Volant Skis’ wide, metal skis in the late 1990s were among some of the first skis built for floating powder. This is a Volant ad from Skiing Magazine in 1998. Two years later, the company debuted the radically shaped Spatula. (Photo Courtesy: Skiing Magazine)

2001: Visionary skier Shane McConkey worked with Volant engineer Peter Turner to make the Spatula, the first ski with reverse sidecut and reverse camber, or rocker, as we call it now, inspired by the shape of water skis. Stephan Drake and Swiss partner Cyrille Boinay launched DB Skis in 2003 (which later became DPS Skis) and introduced early carbon-fiber skis and the word “rocker,” with the Tabla Rasa ski, to ski terminology. By 2006, rockered skis like the K2 Pontoon and the Armada ARG became cult favorites.

DB Tabla Rasa

The original ski from DB Skis, which later became DPS Skis, was called the Tabla Rasa. It launched in 2003 and had one of the industry's first rockered tips and a radical-looking swallowtail. (Photo Courtesy: DPS Skis)

2008: Rossignol introduced the S7, which blended rocker and reverse sidecut, and took rockered skis mainstream. They became the first rockered skis that could also handle run-outs on hardpack. “Rossignol came out with that ski and it was like an aha moment,” says Gilbert. “That ski had huge commercial success.” By 2011, every ski in K2’s line featured rocker.

Rossignol skis

Rossignol launched the top-selling S7 ski in 2008—it blended rocker with reverse sidecut for a truly skiable, all-mountain rockered ski. (Photo Courtesy: Rossignol)

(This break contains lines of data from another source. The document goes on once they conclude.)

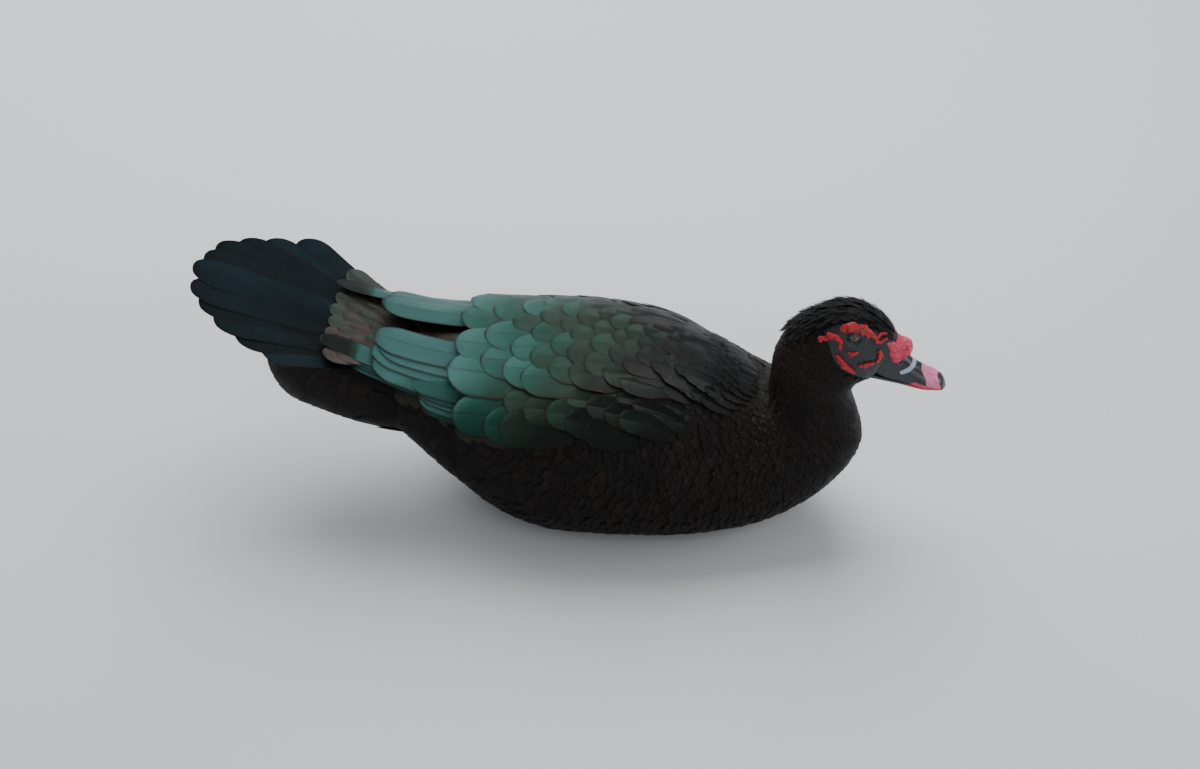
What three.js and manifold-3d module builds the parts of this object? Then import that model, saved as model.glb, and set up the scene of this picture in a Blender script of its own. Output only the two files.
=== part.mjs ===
// A life-size muscovy drake, resting on its belly with its feet tucked under, as it sits on water.
// Millimetres. +X runs to the bill, +Y to the duck's left, +Z up. The origin is on the floor, under the belly.
import * as THREE from "three";
import { mergeVertices } from "three/addons/utils/BufferGeometryUtils.js";
import Module from "manifold-3d";

const wasm = await Module();
wasm.setup();

// Driving dimensions.
const GAP = 0.3;
const PARTING = 0.3;
const VANE = 0.9;
const LID = 1.1;
const EYE_RADIUS = 6;
const EYE = new THREE.Vector3(248, 21, 230.8);
const KNOB = new THREE.Vector3(291, 0, 206);
const KNOB_RADIUS = 11;
const RUMP_X = -165;
const NECK_BASE = { back: [170, 156], front: [257, 92] };
const HEAD_BASE = { back: [176, 197], front: [250, 160] };
const BILL_BASE = { back: [284, 220], front: [266, 176] };
const TAIL_ROOT = new THREE.Vector3(-165.3, 0, 156);
const TAIL_TILT = THREE.MathUtils.degToRad(18.5);
const TAIL_DROOP = -0.0008;
const TAIL_LENGTH = 218;
const TAIL_SPREAD = 29;

// The flesh is a ladder of rungs from the back line to the belly line, in side view.
// Each rung: back x, back z, belly x, belly z, half width, height share of the widest point, squareness.
const RUNGS = [
  [-214, 150, -218, 110, 30, 0.5, 2.1],
  [-190, 156, -196, 86, 44, 0.5, 2.1],
  [-160, 163, -165, 66, 62, 0.48, 2.2],
  [-120, 168, -122, 38, 84, 0.46, 2.3],
  [-75, 173, -75, 10, 102, 0.45, 2.4],
  [-30, 178, -30, -3, 110, 0.45, 2.5],
  [20, 181, 20, -3, 112, 0.45, 2.5],
  [70, 177, 72, -3, 107, 0.44, 2.4],
  [112, 166, 125, 0, 96, 0.44, 2.3],
  [142, 153, 176, 12, 82, 0.44, 2.2],
  [160, 147, 218, 36, 68, 0.45, 2.1],
  [168, 149, 246, 64, 55, 0.47, 2],
  [170, 156, 258, 92, 45, 0.5, 2],
  [171, 166, 253, 120, 38, 0.5, 2],
  [172, 178, 246, 146, 33, 0.5, 2],
  [176, 197, 250, 160, 30, 0.5, 2],
  [190, 221, 256, 166, 29, 0.52, 2],
  [215, 239, 261, 169, 28, 0.54, 2.1],
  [242, 248, 264, 171, 27, 0.56, 2.2],
  [264, 241, 266, 173, 23, 0.55, 2.2],
  [279, 230, 268, 175, 18, 0.5, 2.1],
  [287, 220, 271, 177, 13, 0.45, 2.1],
];
const HEAD_START = 15;

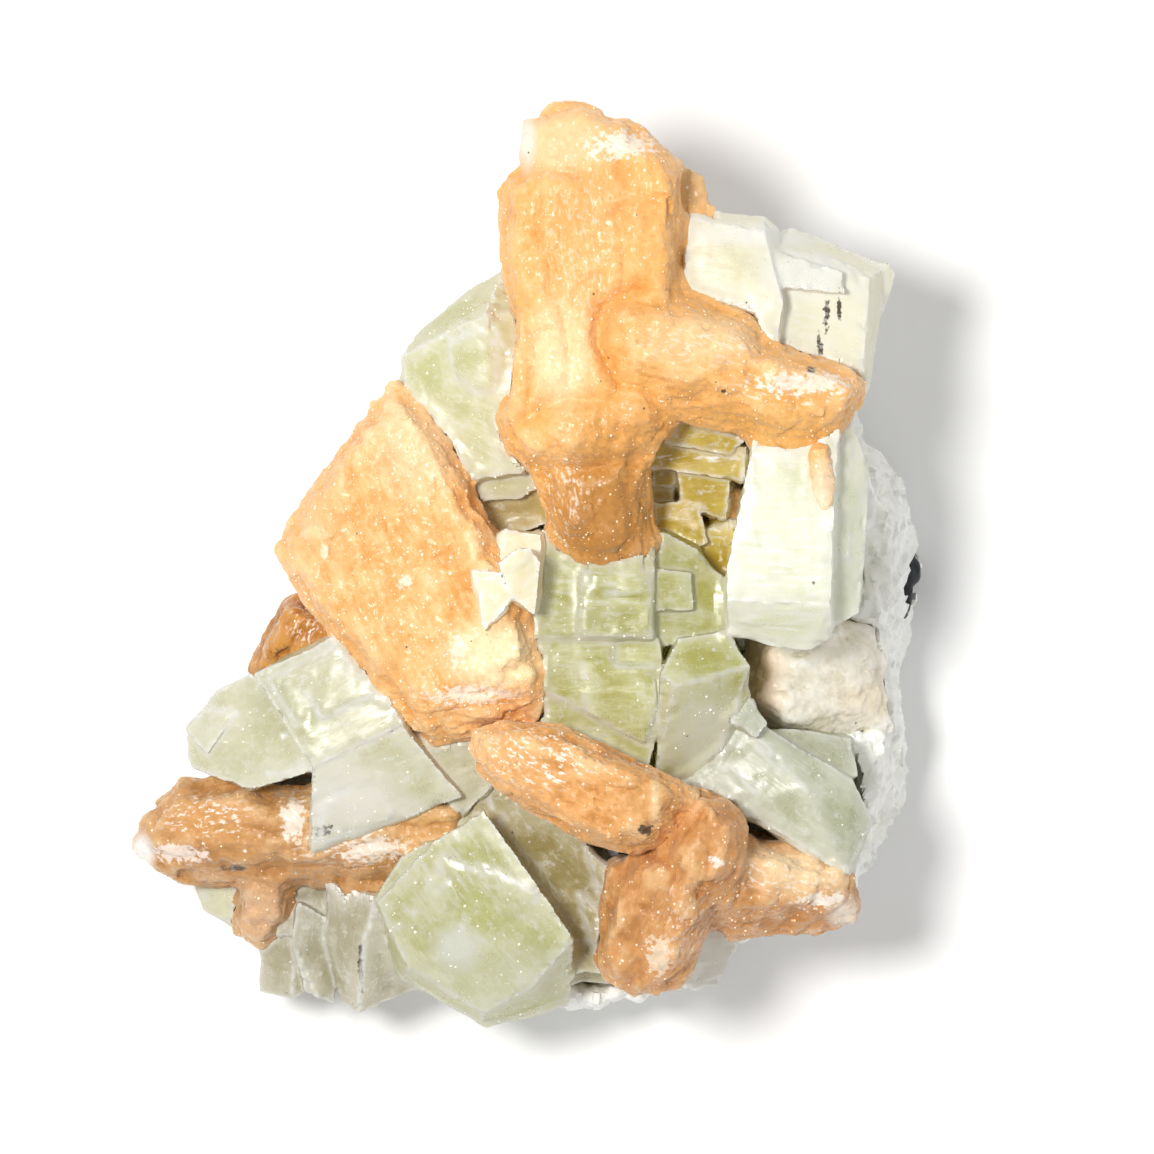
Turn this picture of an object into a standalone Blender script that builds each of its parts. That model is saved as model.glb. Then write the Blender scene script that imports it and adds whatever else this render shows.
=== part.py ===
# Stilbite with apophyllite: a hand specimen lying on its sawn-flat rock side, seen from above.
# X runs to the right, Y up the specimen's length and Z out of the rock, towards the viewer.
# Corner points are written in millimetres and made metres by MM.

import math
import random

import bmesh
import bpy
from mathutils import Matrix, Vector, noise

MM = 0.001
SPECIMEN = "stilbite_with_apophyllite"

# Room between two crystals that touch, so that every one stays a solid of its own
GAP = 0.3
# At a sharp corner, that room never reaches further out than this many gaps
CORNER_REACH = 2.2
FLAT_CORNER_PULL = 0.001

# Faces that turn less than this against each other are one crystal face
ONE_FACE_ANGLE = math.radians(2.0)
# Corners closer than this after a cut are one
WELD = 0.001

# Depths in the specimen, above the flat cut
ROCK_TOP = 18.0
ROOT_LEVEL = 13.0
ROOT_TOP = 19.0
ROOT_BREAK = 0.8
ROOT_BREAK_PITCH = 0.7
ROOT_BREAK_SEED = 4

# Growth plates on the flat faces of apophyllite: how far they stand out, and how deep they reach
STEP_LOW = 0.25
STEP_HIGH = 0.55
STEP_ROOT = 1.5

# Sizes of the facets and lumps on the grown-rough minerals
STILBITE_VOXEL = 0.6
STILBITE_LUMP = 0.38
STILBITE_GRAIN = 2.6
STILBITE_RIB_PITCH = 1.9
STILBITE_RIB_HEIGHT = 0.22
STILBITE_RIB_WANDER = 1.2
STILBITE_PROUD = 0.15
STILBITE_ROOM = 0.35
ROCK_VOXEL = 1.3
ROCK_LUMP = 1.5
ROCK_GRAIN = 7.5
ROCK_PROUD = 1.5
# The rock makes room for all the roots of a piece together, up to here
ROCK_REACH = 22.0
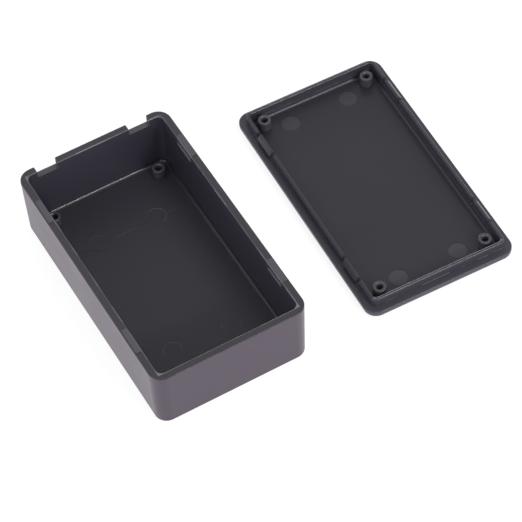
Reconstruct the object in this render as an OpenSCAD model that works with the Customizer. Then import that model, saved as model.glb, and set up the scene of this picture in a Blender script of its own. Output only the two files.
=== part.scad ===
// Plastic project box: a deep open base and its snap-fit lid, which lies
// inside-up beside the base. All lengths are in millimetres.
//
// The origin is the middle of the base's underside. +X runs along the base,
// away from its notched end wall. +Y points from the base towards the lid.
// +Z points up. The lid is drawn about its own middle, outer face down, and
// is then set down beside the base.

/* [Base] */
// Length over the rim
base_length = 100; // [90:1:140]
// Width over the rim
base_width = 57.2; // [50:0.2:90]
// Height from the underside to the rim
base_height = 25.3; // [18:0.1:50]
// Radius of the upright outer corners, at the rim
corner_radius = 5; // [4.5:0.1:8]
// Thickness of the side walls, at the rim
wall = 2.7; // [2.2:0.1:3]
// Thickness of the floor
base_floor = 2; // [1.6:0.1:3]
// Inward lean of each outer wall face, from the rim down to the underside
outer_lean = 0.6; // [0.1:0.1:0.8]
// Inward lean of each inner wall face, from the rim down to the floor
inner_lean = 0.3; // [0.1:0.1:0.5]
// Rounding along the outer edge of the underside
foot_radius = 0.8; // [0.4:0.1:1.5]
// Fillet where the inner walls meet the floor
floor_fillet = 1.1; // [0.3:0.1:1.4]
// Small rounding along the free edges of walls and posts
edge_radius = 0.35; // [0.1:0.05:0.4]

/* [Opening notches in the end wall] */
// Width of each notch
notch_width = 8.1; // [5:0.1:10]
// Depth of each notch below the rim, at the wall's outer face
notch_depth = 3.8; // [2.5:0.1:8]
// Fall of the notch's floor from the wall's inner face to its outer face
notch_fall = 1; // [0:0.1:1.5]
// Radius of the notch's lower corners
notch_corner = 0.6; // [0.2:0.1:1.2]
// Distance between the middles of the two notches
notch_spacing = 35.2; // [20:0.1:38]

/* [Floor panel] */
// Length of the shallow recess in the floor
panel_length = 52; // [30:1:60]
// Width of the shallow recess in the floor
panel_width = 49; // [30:0.5:49]
// Depth of the shallow recess
panel_depth = 0.25; // [0.1:0.05:0.5]
// Distance of the recess's middle from the box's middle, away from the notches
panel_shift = 0.5; // [-5:0.1:5]

/* [Lid] */
// Amount the lid is narrower than the rim, on each long side
lid_side_inset = 0.3; // [0:0.1:0.6]
// Amount the lid is shorter than the rim, at each end
lid_end_inset = 0.6; // [0:0.1:0.8]
// Full thickness of the lid's border
lid_thickness = 3.8; // [3:0.1:6]
// Thickness of the thinner plate inside the rib
lid_plate = 2; // [1.6:0.1:2.6]
// Rounding along the outer edge of the lid's outer face
lid_edge_radius = 2.5; // [1:0.1:2.8]

/* [Lid rib] */
// Clearance between the rib and the base's long walls, on each side
rib_gap = 0.2; // [0.1:0.05:0.4]
// Clearance between the rib and the base's end walls, at each end
rib_end_gap = 0.7; // [0.1:0.05:0.9]
// Thickness of the rib
rib_wall = 1.2; // [1.1:0.1:1.6]
// Height of the rib above the lid's border
rib_height = 3.4; // [2.8:0.1:4.5]
// Rounding along both top edges of the rib
rib_edge_radius = 0.5; // [0.1:0.05:0.5]
// Fillet where the rib's inner face meets the plate
rib_fillet = 1.1; // [0.2:0.1:1.2]

/* [Snap fit] */
// Distance between the middles of the two snaps on each long side
snap_spacing = 61.8; // [50:0.2:64]
// Length of each snap tab on the lid
tab_length = 9; // [6:0.1:12]
// Gap in the rib at each end of a snap tab
tab_gap = 1.5; // [1:0.1:2.4]
// Reach of each tab's hook beyond the rib
hook_reach = 0.75; // [0.4:0.05:1]
// Height of each hook, from its catch to the top of the rib
hook_height = 1.8; // [1.3:0.1:2]
// Straight part of the hook next to its catch
hook_land = 0.3; // [0.1:0.1:0.5]
// Clearance around the hook in its slot
snap_clearance = 0.1; // [0.05:0.05:0.3]
// Clearance at each end of the hook in its slot
snap_end_clearance = 0.3; // [0.2:0.1:1]
// Room in the slot beyond the tip of the hook
slot_spare_depth = 0.25; // [0.1:0.05:0.5]
// Height of each slot
slot_height = 2.3; // [2:0.1:3]

/* [Raised pads on the rim] */
// Length of the pad beside each snap slot
pad_length = 10.6; // [6:0.2:14]
// Width of the pad, outwards from the rim's inner edge
pad_width = 2.3; // [1:0.1:2.3]
// Height of the pads, on which the shut lid rests
pad_height = 0.15; // [0.05:0.05:0.3]

/* [Screw posts] */
// Distance between the posts along the box
post_spacing_x = 83; // [60:0.5:84]
// Distance between the posts across the box
post_spacing_y = 40.8; // [30:0.2:42]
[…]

The future: So what’s next for skis? “We’re not likely going to see much in the way of major changes in shape, at least for now,” says Gilbert. “The next thing that’s out there: weight, making lighter skis that actually ski well. The age-old method of using two sheets of metal in skis is changing. Companies are taking the metal out of skis and using carbon fiber and other materials to keep skis stiff but lighter.”